Presumably McCain envisions a more favorable outcome for Georgia, to which he would commit the unqualified support of the United States with his outrageously overreaching statement that “we are all Georgians.” If Democratic presidential candidate Barack Obama had been in contact with the leader of a nation before and after that nation provoked a war, his campaign would be a shambles. Not so McCain, who is acting as if he is already the elected commander in chief ensconced in a reconstituted neoconservative-dominated White House. By contrast, Secretary of State Condoleezza Rice has been reduced to a blustering bystander.

That military victory in Iraq and any other trouble spot is the key selling point of the McCain campaign is odd, because McCain’s credentials derive from participation in a war that resulted in the most ignominious defeat in U.S. history. How else to think of the loss of almost 59,000 Americans and 3.4 million Indochinese in a war that even McCain has long since not seriously tried to defend.
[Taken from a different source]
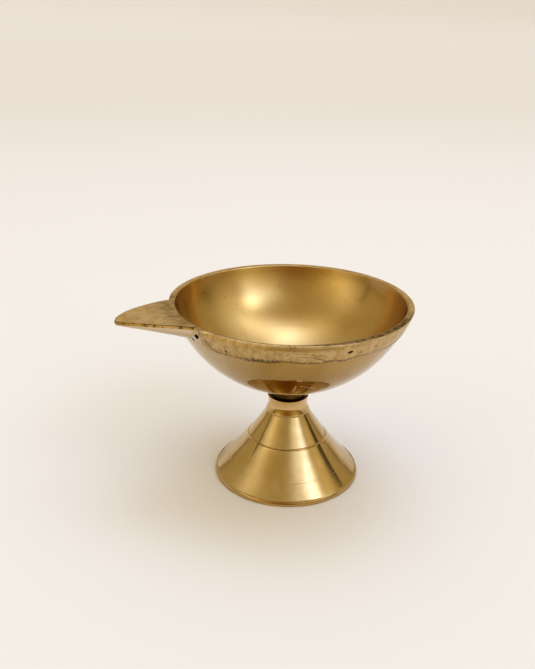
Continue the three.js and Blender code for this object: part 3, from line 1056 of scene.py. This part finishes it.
def dirt_and_painted_shade_in_the_band(tree, flat, angle, over):
    """Dirt in the file's strokes, in the marks and along the edge, which over is the height above; the
    mark round one pit is painted shade.
    """
    left = strokes(tree, flat, 54.0, 1.8, 0.34)
    right = strokes(tree, flat, -40.0, 1.8, 0.36)
    slant = add(tree, "MapRange", [angle, -119.0, -122.0], **SOFTLY)
    crossed = add(tree, "Mix", {0: slant, 2: right, 3: left})
    cuts = add(tree, "MapRange", [crossed, 0.42, 0.5], **SOFTLY)
    rough_start = add(tree, "MapRange", [angle, -136.0, -129.0], **SOFTLY)
    rough_end = add(tree, "MapRange", [angle, -114.0, -119.0], **SOFTLY)
    cuts = all_of(tree, rough_start, rough_end, add(tree, "MapRange", [over, 1.7, 0.6], **SOFTLY), cuts)
    broken = add(tree, "TexNoise", {"Vector": flat, "Scale": 2.2, "Detail": 3.0})
    broken = add(tree, "MapRange", [broken, 0.36, 0.5], **SOFTLY)
    off_line = add(tree, "Math", [over, 0.2], operation="SUBTRACT")
    line = add(tree, "Math", [off_line], operation="ABSOLUTE")
    line = add(tree, "MapRange", [line, 0.42, 0.12], **SOFTLY)
    fainter_right = add(tree, "MapRange", [angle, -45.0, -95.0, 0.5, 1.0], **SOFTLY)
    fainter_left = add(tree, "MapRange", [angle, -151.0, -143.0, 0.1, 1.0], **SOFTLY)
    line = all_of(tree, line, broken, fainter_right, fainter_left)
    waves_right = strokes(tree, flat, -3.0, 6.0, 0.7, 0.5)
    off_middle = add(tree, "Math", [waves_right, 0.5], operation="SUBTRACT")
    lines = add(tree, "Math", [off_middle], operation="ABSOLUTE")
    lines = add(tree, "MapRange", [lines, 0.03, 0.0], **SOFTLY)
    on_the_right = add(tree, "MapRange", [angle, -113.0, -105.0, 0.0, 0.4], **SOFTLY)
    here_and_there = add(tree, "TexNoise", {"Vector": flat, "Scale": 0.35})
    here_and_there = add(tree, "MapRange", [here_and_there, 0.45, 0.6], **SOFTLY)
    lines = all_of(tree, lines, on_the_right, here_and_there)
    ragged = add(tree, "TexNoise", {"Vector": flat, "Scale": 2.6, "Detail": 3.0})
    ragged = add(tree, "MapRange", [ragged, 0.36, 0.5, 0.4, 1.0], **SOFTLY)
    marks = []
    for middle, slope, length, width, strength in BAND_MARKS:
        run = math.radians(middle[0]) * RIM_RADIUS
        marks.append(spot(tree, flat, (run, middle[1]), (slope, length, width), strength))
    faint = add(tree, "MapRange", [crossed, 0.48, 0.62, 0.0, 0.3], **SOFTLY)
    faint = all_of(tree, faint, add(tree, "MapRange", [angle, -104.0, -112.0], **SOFTLY))
    marks = all_of(tree, any_of(tree, *marks), ragged)
    dark = any_of(tree, marks, lines, cuts, line, faint)
    return all_of(tree, dark, add(tree, "MapRange", [over, -0.3, -0.1], **SOFTLY))


def turned_and_filed_brass(finish):
    """Cast brass, buffed below and filed by hand in a band under the rim, with a ragged edge."""
    material, tree, output = empty_material("buffed_brass_with_filed_band")
    place = about_the_axis(tree)
    tone, gloss, waves = buffed_look(tree, place, finish.bright, finish, 0.45, 0.85)
    angle, depth, flat = round_the_rim(tree, place)
    turned_away = add(tree, "Math", [angle], operation="ABSOLUTE")
    at_root = add(tree, "MapRange", [turned_away, 158.5, 160.5], **SOFTLY)
    root = all_of(tree, at_root, add(tree, "MapRange", [depth, 5.5, 4.2], **SOFTLY))
    keel = from_the_axis(tree, place)
    keel = add(tree, "MapRange", [keel, 35.5, 36.1], **SOFTLY)
    # Paler scraped brass on the underside round towards the handle: a painted reflection of the
    # brighter floor on that side.
    rubbed = add(tree, "MapRange", [turned_away, 118.0, 150.0, 0.0, 0.5], **SOFTLY)
    tone = add(
        tree, "Mix", {0: any_of(tree, keel, root, rubbed), 6: tone, 7: finish.scraped}, **IN_COLOUR
    )
    edge = edge_of_the_band(tree, angle)
    teeth = add(tree, "TexNoise", {"Vector": flat, "Scale": 2.4, "Detail": 4.0})
    teeth = add(tree, "MapRange", [teeth, 0.3, 0.7, -0.35, 0.35], **SOFTLY)
    above_edge = add(tree, "Math", [edge, depth], operation="SUBTRACT")
    over = add(tree, "Math", [above_edge, teeth], operation="ADD")
    filed = add(tree, "MapRange", [over, -0.05, 0.1], **SOFTLY)
    dark = dirt_and_painted_shade_in_the_band(tree, flat, angle, over)
    mottle = add(tree, "TexNoise", {"Vector": place, "Scale": 600.0, "Detail": 5.0})
    mottle = add(tree, "MapRange", [mottle, 0.36, 0.68, 0.1, 0.6], **SOFTLY)
    tan = add(tree, "Mix", {0: mottle, 6: finish.filed, 7: finish.aged}, **IN_COLOUR)
    browned = add(tree, "Mix", {0: 0.28, 6: finish.aged, 7: finish.dirt_and_painted_shade}, **IN_COLOUR)
    from_left = add(tree, "MapRange", [angle, -132.0, -110.0], **SOFTLY)
    to_right = add(tree, "MapRange", [angle, -85.0, -97.0, 0.0, 0.7], **SOFTLY)
    at_top = all_of(tree, from_left, to_right, add(tree, "MapRange", [depth, 2.0, 0.6], **SOFTLY))
    tan = add(tree, "Mix", {0: at_top, 6: tan, 7: browned}, **IN_COLOUR)
    tone = add(tree, "Mix", {0: filed, 6: tone, 7: tan}, **IN_COLOUR)
    # Dirt in the band and, round one pit, painted shade.
    soiled_and_shaded = add(tree, "Math", [dark, 0.9], operation="MULTIPLY")
    tone = add(tree, "Mix", {0: soiled_and_shaded, 6: tone, 7: finish.dirt_and_painted_shade}, **IN_COLOUR)
    scratches = []
    for (x, y), slope, length, width in UNDER_SCRATCHES:
        shape = (slope, length * MM, width * MM)
        scratches.append(spot(tree, place, (x * MM, y * MM), shape))
    scratched = any_of(tree, *scratches)
    tone = add(tree, "Mix", {0: scratched, 6: tone, 7: finish.filed}, **IN_COLOUR)
    gloss = add(tree, "Math", [filed, 0.36, gloss], operation="MULTIPLY_ADD")
    gloss = add(tree, "Math", [scratched, 0.45, gloss], operation="MULTIPLY_ADD")
    relief = add(tree, "TexNoise", {"Vector": flat, "Scale": 3.0, "Detail": 4.0})
    relief = add(tree, "Math", [relief, 0.4], operation="MULTIPLY")
    relief = add(tree, "Math", [dark, -0.35, relief], operation="MULTIPLY_ADD")
    height = add(tree, "Math", [waves, 0.6], operation="MULTIPLY")
    step = add(tree, "Math", [relief, height], operation="SUBTRACT")
    height = add(tree, "Math", [step, filed, height], operation="MULTIPLY_ADD")
    metal(tree, output, tone, gloss, height, 0.06, 0.05)
    return material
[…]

Surely McCain accepted the notion that a Communist Party-run Vietnam was compatible with U.S. security interests when he, along with Sen. John Kerry, led the fight for U.S. recognition of Vietnam.

Wouldn’t it have been grand if McCain, who made his own pilgrimage of reconciliation to Hanoi, would have drawn the proper lesson from that sad chapter in American history — that victory isn’t everything it’s cracked up to be? Or, by extension, from the recent Olympic festivities in still-Red China, where Bush was photographed quite happily near portraits of the once-dreaded Chairman Mao, whom U.S. propaganda had long described, quite erroneously, as chief sponsor of the Vietnamese communists.

We are reminded of how brilliant Republican Richard Nixon was in rejecting the neoconservative addiction to the Cold War that McCain embraces when the late president traveled to Beijing to make peace with the man previously depicted as the bloodiest of communist dictators. It turns out that the various communist movements were nationalist above all else, and when we “lost” in Vietnam, the result was not attacks on the United States, but a war between China and Vietnam.

The lesson McCain should have learned is that the world is a complex place, that today’s enemies may be tomorrow’s negotiating partners — as Obama has at times dared to suggest — and that the neoconservative idea of a Pax Americana is a dangerous fantasy. And a costly one at that, not only in lost lives and blowback from the regions we destabilize, but also in the dollars that American taxpayers must waste.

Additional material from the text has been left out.